_DO THIS:_ Scan the data below for the string "picks". Copy every line where it appears.

** begin MATERIAL PROVIDED **

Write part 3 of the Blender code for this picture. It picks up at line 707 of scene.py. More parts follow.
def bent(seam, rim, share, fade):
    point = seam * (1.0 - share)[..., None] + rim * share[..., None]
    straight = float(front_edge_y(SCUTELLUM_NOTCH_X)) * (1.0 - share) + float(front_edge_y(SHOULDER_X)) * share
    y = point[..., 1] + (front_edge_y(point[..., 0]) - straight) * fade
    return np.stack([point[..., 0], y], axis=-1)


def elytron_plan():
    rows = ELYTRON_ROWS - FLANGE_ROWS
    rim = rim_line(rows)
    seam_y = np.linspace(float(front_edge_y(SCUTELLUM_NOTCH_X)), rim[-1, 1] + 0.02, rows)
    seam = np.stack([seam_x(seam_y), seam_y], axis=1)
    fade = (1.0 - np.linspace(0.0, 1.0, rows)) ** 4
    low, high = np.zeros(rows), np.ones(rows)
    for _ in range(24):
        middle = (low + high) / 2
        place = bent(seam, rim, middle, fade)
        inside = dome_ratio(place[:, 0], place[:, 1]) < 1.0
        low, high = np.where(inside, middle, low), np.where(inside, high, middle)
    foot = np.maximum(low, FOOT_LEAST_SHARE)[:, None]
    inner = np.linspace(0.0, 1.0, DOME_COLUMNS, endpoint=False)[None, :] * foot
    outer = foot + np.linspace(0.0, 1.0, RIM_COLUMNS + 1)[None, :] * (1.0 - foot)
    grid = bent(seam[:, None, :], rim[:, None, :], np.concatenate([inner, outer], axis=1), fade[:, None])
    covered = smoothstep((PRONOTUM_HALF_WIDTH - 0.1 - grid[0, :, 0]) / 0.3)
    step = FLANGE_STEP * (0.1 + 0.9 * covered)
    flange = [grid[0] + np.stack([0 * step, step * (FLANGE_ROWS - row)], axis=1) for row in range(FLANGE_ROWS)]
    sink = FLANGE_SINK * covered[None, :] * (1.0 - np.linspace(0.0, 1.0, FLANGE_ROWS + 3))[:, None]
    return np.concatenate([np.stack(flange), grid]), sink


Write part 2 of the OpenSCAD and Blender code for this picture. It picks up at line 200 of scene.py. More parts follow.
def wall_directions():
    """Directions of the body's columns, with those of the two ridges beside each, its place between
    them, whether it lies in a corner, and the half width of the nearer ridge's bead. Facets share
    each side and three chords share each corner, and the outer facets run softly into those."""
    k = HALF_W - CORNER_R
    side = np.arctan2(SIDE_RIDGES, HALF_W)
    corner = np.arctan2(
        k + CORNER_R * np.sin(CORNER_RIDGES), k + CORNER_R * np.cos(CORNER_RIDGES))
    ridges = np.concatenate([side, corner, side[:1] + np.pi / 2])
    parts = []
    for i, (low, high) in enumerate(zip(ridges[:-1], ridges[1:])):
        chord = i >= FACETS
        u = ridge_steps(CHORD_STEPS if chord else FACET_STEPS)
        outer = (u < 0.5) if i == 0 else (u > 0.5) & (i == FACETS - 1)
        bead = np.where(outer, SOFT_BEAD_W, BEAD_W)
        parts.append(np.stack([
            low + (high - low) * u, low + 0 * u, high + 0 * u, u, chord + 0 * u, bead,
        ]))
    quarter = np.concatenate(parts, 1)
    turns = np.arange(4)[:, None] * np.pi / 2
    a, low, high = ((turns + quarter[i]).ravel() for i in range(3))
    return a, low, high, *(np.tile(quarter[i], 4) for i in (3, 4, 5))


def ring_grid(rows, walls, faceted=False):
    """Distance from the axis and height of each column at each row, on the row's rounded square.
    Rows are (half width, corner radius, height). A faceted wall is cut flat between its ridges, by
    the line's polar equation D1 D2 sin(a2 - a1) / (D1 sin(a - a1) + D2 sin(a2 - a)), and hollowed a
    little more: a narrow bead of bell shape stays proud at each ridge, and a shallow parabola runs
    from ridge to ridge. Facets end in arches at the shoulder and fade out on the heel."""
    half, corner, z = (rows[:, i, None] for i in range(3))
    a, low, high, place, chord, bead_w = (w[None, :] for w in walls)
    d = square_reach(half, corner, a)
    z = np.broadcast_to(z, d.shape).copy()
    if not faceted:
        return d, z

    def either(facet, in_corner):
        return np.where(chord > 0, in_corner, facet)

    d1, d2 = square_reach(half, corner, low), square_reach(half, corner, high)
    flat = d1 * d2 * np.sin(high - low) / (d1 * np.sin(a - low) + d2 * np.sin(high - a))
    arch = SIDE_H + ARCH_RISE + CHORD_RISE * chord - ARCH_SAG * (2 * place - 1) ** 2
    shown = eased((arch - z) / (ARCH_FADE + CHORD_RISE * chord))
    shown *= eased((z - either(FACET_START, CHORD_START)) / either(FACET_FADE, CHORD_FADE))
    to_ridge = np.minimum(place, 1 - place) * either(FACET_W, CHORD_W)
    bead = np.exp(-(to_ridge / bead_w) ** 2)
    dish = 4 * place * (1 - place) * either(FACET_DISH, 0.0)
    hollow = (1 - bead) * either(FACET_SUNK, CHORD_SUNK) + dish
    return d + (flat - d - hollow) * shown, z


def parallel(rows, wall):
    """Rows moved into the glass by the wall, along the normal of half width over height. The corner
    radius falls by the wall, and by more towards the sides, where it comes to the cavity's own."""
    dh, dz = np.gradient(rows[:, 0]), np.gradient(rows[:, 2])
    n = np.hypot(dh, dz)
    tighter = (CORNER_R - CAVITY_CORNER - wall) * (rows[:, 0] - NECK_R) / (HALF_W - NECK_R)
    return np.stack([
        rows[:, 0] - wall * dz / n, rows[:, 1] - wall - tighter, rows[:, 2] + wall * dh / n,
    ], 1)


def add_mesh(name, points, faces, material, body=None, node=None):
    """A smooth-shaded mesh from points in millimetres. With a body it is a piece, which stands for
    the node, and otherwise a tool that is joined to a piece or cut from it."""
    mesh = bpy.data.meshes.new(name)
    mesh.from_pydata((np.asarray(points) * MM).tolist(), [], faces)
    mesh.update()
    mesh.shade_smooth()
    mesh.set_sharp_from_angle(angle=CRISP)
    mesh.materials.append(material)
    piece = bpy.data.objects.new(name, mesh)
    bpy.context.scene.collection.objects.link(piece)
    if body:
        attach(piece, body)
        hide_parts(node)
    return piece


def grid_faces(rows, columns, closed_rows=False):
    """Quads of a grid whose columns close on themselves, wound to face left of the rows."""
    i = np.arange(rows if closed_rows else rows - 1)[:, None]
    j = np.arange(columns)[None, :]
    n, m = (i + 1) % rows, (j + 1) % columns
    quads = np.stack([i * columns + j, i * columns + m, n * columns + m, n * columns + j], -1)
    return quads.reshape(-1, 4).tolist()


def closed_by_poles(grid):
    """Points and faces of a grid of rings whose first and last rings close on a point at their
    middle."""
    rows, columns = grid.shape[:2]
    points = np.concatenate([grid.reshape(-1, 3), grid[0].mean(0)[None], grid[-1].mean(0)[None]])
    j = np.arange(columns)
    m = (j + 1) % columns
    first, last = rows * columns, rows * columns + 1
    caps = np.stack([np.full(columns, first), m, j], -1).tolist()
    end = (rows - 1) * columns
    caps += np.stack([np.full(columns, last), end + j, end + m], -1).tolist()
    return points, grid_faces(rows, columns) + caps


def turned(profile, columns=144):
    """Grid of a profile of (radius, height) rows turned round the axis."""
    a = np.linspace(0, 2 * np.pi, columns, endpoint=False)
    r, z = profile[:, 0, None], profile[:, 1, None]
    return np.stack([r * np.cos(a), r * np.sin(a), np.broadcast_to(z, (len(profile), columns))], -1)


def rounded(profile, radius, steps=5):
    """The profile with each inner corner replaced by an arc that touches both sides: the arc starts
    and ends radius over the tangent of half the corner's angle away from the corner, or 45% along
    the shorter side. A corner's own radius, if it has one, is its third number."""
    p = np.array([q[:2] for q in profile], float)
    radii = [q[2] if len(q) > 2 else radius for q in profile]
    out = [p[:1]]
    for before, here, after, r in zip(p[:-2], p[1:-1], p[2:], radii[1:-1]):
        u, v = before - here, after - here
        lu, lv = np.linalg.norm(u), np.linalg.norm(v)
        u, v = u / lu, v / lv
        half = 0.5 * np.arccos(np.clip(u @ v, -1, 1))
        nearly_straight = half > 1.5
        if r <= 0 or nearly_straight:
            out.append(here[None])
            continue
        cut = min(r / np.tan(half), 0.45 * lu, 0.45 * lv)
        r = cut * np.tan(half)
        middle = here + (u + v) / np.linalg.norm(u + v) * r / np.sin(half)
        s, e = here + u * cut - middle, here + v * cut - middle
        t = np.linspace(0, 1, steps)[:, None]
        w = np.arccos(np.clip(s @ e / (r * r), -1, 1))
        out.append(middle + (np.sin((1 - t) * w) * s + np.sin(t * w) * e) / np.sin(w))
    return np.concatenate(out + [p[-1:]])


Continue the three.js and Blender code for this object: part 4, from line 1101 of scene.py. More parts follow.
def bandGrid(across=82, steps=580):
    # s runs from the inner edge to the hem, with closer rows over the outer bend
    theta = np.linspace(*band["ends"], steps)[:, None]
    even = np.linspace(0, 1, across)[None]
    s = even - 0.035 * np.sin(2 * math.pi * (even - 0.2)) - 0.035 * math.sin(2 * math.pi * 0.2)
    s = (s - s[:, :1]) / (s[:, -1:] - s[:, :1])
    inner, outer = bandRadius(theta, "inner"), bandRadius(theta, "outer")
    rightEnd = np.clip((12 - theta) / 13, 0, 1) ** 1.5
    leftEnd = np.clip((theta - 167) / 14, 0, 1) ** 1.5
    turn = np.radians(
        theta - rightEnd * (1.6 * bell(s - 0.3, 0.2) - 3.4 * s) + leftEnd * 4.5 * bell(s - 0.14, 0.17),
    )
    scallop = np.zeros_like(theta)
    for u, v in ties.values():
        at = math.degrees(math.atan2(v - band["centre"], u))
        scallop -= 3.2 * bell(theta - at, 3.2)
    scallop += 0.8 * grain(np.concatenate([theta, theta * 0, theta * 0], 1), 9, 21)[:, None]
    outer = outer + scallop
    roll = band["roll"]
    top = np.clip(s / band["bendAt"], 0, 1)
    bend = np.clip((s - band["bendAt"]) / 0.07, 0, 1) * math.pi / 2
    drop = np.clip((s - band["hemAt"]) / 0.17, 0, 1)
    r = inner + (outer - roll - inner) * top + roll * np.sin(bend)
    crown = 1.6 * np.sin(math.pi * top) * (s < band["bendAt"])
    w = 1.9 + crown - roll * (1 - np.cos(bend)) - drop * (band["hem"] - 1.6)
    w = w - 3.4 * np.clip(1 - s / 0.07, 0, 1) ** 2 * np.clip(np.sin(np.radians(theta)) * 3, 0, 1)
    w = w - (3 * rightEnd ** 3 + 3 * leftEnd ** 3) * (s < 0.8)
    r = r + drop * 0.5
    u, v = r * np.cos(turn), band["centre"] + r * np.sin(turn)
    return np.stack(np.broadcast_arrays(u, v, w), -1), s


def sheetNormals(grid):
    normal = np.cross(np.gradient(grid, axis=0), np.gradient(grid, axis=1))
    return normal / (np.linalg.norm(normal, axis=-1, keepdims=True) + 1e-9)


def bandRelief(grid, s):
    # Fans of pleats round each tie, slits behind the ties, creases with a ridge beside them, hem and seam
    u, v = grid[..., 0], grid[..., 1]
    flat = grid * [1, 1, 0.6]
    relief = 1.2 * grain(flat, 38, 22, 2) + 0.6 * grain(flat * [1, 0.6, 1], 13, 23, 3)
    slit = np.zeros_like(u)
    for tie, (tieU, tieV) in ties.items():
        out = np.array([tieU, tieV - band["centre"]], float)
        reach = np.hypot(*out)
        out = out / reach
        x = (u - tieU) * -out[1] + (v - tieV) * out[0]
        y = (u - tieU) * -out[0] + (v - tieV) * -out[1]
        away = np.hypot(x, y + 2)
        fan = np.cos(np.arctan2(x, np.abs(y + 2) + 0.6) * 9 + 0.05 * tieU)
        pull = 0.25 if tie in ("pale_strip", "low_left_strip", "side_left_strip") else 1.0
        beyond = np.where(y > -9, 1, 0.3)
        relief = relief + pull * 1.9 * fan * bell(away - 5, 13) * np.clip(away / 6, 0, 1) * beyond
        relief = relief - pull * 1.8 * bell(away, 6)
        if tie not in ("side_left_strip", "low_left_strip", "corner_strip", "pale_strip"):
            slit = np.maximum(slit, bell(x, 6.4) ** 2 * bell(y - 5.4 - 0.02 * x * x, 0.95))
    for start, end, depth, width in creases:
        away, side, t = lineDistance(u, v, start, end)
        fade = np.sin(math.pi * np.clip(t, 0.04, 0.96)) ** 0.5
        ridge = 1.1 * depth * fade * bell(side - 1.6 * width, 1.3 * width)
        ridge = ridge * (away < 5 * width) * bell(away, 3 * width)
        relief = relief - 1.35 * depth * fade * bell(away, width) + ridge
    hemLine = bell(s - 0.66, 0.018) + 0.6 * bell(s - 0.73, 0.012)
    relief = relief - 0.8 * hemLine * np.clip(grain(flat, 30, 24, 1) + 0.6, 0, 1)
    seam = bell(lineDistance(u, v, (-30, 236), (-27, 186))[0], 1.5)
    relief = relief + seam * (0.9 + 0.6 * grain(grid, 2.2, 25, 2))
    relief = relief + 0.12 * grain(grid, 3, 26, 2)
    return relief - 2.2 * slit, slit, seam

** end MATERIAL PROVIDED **

_SOLUTION:_
Write part 3 of the Blender code for this picture. It picks up at line 707 of scene.py. More parts follow.
Write part 2 of the OpenSCAD and Blender code for this picture. It picks up at line 200 of scene.py. More parts follow.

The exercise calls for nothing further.